--- Start of Available data ---
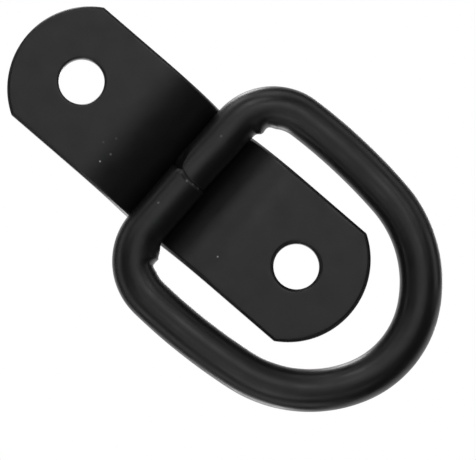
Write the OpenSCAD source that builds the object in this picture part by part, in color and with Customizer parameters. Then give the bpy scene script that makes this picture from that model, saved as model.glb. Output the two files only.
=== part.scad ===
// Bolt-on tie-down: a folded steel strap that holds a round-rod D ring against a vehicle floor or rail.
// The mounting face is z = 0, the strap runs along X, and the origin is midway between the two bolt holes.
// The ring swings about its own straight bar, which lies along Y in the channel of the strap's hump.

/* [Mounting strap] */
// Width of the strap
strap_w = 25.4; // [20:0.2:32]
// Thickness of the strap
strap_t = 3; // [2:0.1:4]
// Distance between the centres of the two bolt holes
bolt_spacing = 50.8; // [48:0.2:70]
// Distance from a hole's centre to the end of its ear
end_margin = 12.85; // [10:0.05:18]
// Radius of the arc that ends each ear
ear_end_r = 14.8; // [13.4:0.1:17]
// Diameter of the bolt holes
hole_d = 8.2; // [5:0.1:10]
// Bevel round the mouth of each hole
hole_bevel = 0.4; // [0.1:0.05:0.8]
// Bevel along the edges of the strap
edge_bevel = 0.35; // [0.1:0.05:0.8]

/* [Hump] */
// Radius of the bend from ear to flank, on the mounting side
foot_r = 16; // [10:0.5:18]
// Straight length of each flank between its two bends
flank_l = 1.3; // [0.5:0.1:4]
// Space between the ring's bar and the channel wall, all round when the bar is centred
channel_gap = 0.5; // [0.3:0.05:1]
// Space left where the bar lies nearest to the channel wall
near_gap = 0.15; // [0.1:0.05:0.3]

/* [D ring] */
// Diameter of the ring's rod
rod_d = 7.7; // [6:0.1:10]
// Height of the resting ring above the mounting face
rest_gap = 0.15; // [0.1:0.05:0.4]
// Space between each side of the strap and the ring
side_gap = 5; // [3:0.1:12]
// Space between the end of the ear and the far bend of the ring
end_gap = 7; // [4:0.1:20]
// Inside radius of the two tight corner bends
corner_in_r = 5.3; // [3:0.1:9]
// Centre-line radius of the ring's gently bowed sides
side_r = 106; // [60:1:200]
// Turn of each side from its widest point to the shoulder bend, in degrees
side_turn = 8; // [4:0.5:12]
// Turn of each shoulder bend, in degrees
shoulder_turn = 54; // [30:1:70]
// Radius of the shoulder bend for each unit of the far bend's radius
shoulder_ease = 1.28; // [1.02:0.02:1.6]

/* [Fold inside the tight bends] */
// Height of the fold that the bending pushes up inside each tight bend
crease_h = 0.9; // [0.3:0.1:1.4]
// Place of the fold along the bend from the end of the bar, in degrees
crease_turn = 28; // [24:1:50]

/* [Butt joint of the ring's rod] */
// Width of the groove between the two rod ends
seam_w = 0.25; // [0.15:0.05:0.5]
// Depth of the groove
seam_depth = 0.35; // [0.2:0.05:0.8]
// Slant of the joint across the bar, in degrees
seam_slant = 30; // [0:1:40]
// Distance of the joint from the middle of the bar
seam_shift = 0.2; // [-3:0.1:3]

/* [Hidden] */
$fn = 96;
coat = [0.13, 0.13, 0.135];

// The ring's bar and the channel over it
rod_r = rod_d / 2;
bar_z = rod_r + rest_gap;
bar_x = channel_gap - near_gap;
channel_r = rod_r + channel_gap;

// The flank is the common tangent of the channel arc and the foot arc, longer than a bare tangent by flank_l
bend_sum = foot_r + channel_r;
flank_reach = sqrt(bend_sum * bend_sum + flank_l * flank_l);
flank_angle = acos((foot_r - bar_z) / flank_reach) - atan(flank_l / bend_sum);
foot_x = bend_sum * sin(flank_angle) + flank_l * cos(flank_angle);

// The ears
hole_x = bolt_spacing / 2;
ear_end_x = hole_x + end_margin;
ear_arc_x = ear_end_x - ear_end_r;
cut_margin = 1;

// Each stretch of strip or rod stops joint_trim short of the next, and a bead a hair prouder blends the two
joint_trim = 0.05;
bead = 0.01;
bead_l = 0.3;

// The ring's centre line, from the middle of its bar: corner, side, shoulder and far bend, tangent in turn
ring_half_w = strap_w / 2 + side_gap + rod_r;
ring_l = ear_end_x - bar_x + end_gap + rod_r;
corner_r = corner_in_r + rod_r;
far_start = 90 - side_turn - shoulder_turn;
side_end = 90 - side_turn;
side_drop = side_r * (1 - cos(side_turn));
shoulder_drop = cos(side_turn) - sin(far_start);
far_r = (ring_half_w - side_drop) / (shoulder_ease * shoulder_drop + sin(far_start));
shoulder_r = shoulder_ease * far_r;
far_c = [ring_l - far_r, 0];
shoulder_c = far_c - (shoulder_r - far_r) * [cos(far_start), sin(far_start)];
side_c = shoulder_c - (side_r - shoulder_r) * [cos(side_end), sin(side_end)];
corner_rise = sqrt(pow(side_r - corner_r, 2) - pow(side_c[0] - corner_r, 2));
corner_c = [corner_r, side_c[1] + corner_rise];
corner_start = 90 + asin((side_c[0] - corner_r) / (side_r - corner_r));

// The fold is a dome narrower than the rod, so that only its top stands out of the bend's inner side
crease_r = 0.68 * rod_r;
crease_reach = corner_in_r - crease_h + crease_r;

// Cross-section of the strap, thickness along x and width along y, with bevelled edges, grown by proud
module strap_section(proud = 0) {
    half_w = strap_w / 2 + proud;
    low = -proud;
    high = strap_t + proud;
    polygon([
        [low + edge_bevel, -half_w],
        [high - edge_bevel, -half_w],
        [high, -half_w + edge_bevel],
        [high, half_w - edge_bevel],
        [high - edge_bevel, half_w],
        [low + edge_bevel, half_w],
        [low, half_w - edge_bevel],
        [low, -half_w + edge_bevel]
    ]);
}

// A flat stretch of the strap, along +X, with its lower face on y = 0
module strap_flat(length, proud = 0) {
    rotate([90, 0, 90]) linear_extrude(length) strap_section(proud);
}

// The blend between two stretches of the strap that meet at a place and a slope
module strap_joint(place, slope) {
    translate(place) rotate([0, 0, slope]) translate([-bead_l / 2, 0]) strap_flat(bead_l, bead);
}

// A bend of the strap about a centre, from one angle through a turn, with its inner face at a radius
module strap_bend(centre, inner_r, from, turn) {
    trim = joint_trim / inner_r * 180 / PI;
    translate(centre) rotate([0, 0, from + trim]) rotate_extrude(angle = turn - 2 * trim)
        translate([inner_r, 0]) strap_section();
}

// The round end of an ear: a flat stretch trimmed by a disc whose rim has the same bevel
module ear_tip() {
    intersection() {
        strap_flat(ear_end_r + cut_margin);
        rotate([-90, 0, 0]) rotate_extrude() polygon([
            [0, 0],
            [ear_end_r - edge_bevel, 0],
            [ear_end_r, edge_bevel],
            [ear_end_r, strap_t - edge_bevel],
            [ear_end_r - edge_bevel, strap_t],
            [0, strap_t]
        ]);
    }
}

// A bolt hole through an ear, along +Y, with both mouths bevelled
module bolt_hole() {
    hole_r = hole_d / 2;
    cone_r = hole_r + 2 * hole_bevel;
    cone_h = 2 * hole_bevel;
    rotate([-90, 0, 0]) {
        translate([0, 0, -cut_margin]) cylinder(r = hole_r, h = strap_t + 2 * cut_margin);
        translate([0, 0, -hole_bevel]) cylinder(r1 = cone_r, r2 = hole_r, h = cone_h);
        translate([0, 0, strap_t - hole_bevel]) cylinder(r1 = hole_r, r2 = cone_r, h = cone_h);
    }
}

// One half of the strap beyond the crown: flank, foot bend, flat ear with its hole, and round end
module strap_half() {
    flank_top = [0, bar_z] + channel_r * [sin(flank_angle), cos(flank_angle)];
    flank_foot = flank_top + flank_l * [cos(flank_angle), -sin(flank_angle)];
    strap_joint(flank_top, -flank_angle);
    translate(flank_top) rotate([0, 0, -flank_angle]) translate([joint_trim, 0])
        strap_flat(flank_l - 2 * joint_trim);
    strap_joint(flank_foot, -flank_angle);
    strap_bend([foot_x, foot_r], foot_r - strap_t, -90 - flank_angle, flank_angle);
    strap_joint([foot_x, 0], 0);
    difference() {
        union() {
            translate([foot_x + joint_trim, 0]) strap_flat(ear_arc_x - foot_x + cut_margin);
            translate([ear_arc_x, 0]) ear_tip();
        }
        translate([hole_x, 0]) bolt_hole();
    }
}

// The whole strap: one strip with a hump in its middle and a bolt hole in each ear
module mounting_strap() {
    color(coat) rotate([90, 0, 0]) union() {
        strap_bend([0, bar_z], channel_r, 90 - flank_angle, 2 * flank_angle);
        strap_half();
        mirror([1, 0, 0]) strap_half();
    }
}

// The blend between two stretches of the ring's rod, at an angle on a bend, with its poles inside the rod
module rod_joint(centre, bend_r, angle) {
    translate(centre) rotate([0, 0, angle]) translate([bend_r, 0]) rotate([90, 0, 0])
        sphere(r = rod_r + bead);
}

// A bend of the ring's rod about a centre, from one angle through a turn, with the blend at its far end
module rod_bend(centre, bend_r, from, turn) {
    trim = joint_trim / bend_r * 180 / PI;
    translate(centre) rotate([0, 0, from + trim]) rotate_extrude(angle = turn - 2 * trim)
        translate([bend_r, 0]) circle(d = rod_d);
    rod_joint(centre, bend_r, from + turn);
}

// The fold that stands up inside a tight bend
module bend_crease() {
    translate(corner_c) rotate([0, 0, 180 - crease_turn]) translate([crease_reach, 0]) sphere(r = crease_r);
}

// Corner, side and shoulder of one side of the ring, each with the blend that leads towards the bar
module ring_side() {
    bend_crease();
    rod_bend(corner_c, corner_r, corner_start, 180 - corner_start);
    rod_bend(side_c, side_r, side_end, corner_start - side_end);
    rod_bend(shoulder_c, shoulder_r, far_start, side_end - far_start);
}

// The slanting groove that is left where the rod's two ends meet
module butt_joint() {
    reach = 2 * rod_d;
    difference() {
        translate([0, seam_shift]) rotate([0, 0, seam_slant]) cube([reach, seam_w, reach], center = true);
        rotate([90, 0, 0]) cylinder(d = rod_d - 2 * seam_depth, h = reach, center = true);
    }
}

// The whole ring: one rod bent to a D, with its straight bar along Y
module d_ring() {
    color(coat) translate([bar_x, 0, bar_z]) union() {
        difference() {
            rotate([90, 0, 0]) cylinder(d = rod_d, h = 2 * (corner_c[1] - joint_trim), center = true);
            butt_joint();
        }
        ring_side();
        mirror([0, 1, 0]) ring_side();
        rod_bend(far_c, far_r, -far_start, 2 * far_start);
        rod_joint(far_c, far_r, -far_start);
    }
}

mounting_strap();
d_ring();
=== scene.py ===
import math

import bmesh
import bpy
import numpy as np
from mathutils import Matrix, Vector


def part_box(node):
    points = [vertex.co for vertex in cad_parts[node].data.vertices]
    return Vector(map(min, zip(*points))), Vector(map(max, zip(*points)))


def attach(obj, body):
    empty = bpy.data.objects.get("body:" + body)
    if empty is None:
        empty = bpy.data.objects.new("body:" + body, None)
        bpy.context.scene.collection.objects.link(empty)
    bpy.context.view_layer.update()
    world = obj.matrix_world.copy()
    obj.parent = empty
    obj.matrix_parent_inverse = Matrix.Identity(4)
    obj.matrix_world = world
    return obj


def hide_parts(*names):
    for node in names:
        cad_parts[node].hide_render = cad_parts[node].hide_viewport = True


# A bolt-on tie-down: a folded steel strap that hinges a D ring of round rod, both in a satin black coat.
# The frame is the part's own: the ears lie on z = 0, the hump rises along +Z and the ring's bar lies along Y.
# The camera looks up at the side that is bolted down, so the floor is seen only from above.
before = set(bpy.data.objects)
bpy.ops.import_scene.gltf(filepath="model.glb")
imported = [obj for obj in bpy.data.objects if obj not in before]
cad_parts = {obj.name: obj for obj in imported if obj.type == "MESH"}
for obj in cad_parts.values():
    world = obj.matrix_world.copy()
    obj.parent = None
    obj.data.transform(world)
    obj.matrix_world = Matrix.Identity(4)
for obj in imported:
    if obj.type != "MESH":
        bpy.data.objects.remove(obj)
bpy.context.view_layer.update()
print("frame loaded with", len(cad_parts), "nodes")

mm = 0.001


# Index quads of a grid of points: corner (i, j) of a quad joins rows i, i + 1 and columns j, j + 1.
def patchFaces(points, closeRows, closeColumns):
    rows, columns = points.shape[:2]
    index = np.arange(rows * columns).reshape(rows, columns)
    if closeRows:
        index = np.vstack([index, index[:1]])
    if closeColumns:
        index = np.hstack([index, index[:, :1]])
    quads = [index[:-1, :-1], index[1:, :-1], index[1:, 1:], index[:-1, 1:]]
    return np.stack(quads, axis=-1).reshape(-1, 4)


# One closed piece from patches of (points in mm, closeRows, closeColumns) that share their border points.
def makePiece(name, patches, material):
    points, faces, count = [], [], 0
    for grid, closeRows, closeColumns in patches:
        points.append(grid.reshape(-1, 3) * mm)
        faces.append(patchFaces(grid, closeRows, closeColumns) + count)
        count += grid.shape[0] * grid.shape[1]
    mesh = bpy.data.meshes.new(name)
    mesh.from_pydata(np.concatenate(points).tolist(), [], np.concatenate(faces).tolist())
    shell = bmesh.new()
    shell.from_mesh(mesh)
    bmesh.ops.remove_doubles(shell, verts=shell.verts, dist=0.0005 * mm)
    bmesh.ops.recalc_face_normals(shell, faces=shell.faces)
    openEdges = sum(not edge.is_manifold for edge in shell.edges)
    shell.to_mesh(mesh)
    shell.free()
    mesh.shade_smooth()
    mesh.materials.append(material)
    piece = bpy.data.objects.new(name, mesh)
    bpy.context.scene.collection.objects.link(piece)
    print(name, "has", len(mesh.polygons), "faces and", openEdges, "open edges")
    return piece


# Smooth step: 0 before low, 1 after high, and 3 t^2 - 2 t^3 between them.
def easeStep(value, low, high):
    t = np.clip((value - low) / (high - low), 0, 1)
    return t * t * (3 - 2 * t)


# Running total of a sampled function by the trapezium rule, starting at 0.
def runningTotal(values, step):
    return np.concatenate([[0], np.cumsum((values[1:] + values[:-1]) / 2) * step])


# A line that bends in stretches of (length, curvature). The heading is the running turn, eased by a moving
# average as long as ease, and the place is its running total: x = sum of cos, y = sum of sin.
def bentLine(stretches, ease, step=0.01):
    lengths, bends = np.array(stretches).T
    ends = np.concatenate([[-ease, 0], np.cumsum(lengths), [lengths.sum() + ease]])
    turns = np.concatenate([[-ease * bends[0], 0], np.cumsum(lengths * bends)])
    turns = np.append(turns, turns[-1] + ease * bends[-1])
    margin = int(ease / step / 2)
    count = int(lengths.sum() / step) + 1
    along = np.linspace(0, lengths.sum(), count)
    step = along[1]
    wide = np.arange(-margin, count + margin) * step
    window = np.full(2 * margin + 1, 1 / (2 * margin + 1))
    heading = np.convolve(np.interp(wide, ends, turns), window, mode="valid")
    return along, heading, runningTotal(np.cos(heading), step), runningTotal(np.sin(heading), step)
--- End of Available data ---
Copy out exactly the lines from the one containing "bar along Y" to the one containing "obj.matrix_world = world", both ends inclusive.

*Answer to the task:*
// The whole ring: one rod bent to a D, with its straight bar along Y
module d_ring() {
    color(coat) translate([bar_x, 0, bar_z]) union() {
        difference() {
            rotate([90, 0, 0]) cylinder(d = rod_d, h = 2 * (corner_c[1] - joint_trim), center = true);
            butt_joint();
        }
        ring_side();
        mirror([0, 1, 0]) ring_side();
        rod_bend(far_c, far_r, -far_start, 2 * far_start);
        rod_joint(far_c, far_r, -far_start);
    }
}

mounting_strap();
d_ring();
=== scene.py ===
import math

import bmesh
import bpy
import numpy as np
from mathutils import Matrix, Vector


def part_box(node):
    points = [vertex.co for vertex in cad_parts[node].data.vertices]
    return Vector(map(min, zip(*points))), Vector(map(max, zip(*points)))


def attach(obj, body):
    empty = bpy.data.objects.get("body:" + body)
    if empty is None:
        empty = bpy.data.objects.new("body:" + body, None)
        bpy.context.scene.collection.objects.link(empty)
    bpy.context.view_layer.update()
    world = obj.matrix_world.copy()
    obj.parent = empty
    obj.matrix_parent_inverse = Matrix.Identity(4)
    obj.matrix_world = world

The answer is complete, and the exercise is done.